A report by Liz Clarke for The Washington Post.
Fighting back tears, four-time Grand Slam champion Naomi Osaka said after her third-round defeat at the U.S. Open on Friday that she is thinking of taking a break from competition.
“I feel like for me recently, like, when I win, I don’t feel happy. I feel more like a relief,” said Osaka, 23, pausing to compose her thoughts and emotions during a brief news conference that followed her three-set loss to 18-year-old Leylah Fernandez. “And then when I lose, I feel very sad. I don’t think that’s normal. I didn’t really want to cry, but basically I feel like …”
As Osaka teared up, the moderator moved to halt the news conference, but she interrupted to say, “I kind of want to finish this.”
She continued, acknowledging that the feelings she wanted to share were difficult to articulate.
“Basically, I feel like I’m kind of at this point where I’m trying to figure out what I want to do,” Osaka said, speaking to a room with a few dozen masked journalists and a screen showing the faces of others participating via Zoom. “I honestly don’t know when I’m going to play my next tennis match.”The U.S. Open marked Osaka’s return to Grand Slam competition after a nearly three-month hiatus to address her mental health and spend time with family following her May 31 withdrawal from the French Open.

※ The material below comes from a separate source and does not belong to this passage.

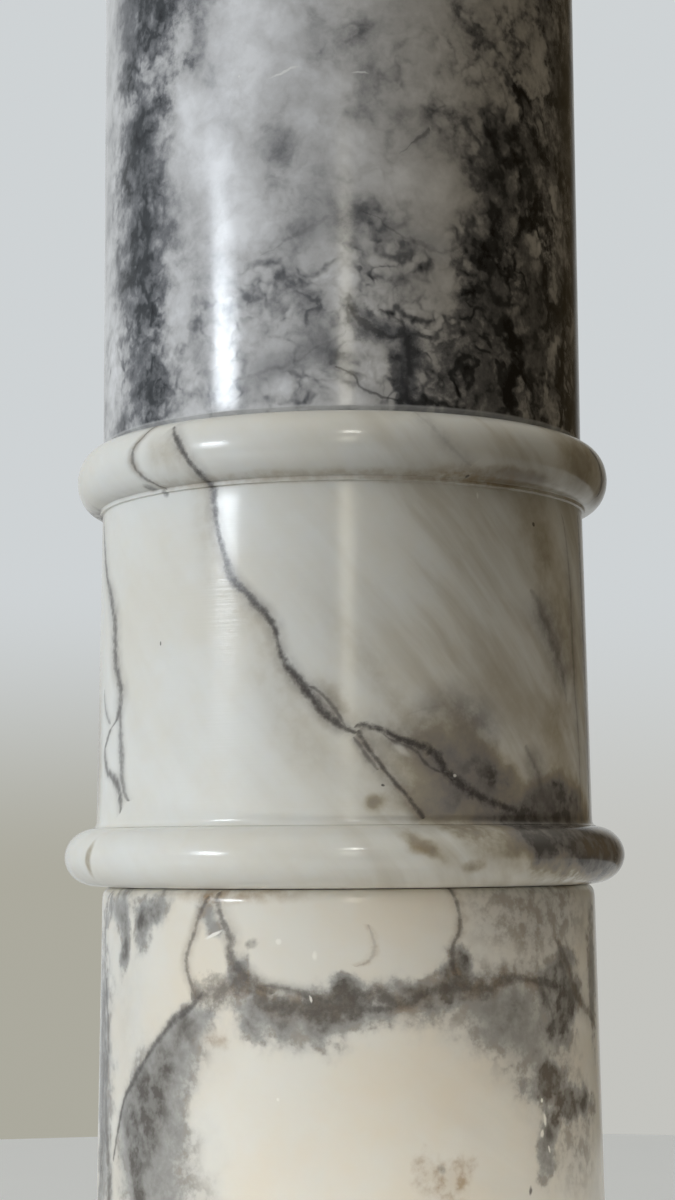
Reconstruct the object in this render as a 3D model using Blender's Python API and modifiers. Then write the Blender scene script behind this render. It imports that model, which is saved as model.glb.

She had announced via social media that she wouldn’t take part in the obligatory French Open post-match interviews to safeguard her mental health. After being fined and threatened with disqualification for skipping her first required interview, Osaka withdrew from the tournament, then also skipped Wimbledon.
With an eye toward preparing for the U.S. Open, where she was a two-time and defending champion, Osaka entered a tuneup event in Cincinnati. And on the eve of the U.S. Open, she wrote an Instagram post about having adopted a more positive, constructive mind-set in which she vowed to be less critical of her herself and celebrate her successes.
Friday’s match, which Fernandez won 5-7, 7-6 (7-2), 6-4, revealed an uncharacteristic side of the soft-spoken champion, whose on-court comportment has been impeccable, regardless of the pressure.
After failing to serve out the match in the second set, Osaka piled one error atop another in the tiebreaker that followed. As her game unraveled, so did Osaka’s emotions.
In uncharacteristic fashion, she struck her racket frame on the court. After another error, she tossed her racket, then bashed it. The chair umpire chose not to issue a warning, which would have been expected under the rule book.
“I’m really sorry about that,” Osaka said about the incidents during her news conference. “I’m not really sure why …. I was telling myself to be calm, but I feel like maybe there was a boiling point.
“Like normally I feel like I like challenges. But recently I feel very anxious when things don’t go my way, and I feel like you can feel that. I’m not really sure why it happens the way it happens now … You could kind of see that. I was kind of like a little kid.”
After Fernandez claimed the tiebreaker to force a third set, Osaka left the court for a permissible break. She returned a few minutes later with a towel over her head and shrouding most of her face. She apologized for her behavior to the chair umpire, according to ESPN’s Mary Joe Fernandez, who was courtside.
Although she played better in the third set, Osaka failed to slow Fernandez’s momentum or shake the teenager’s belief.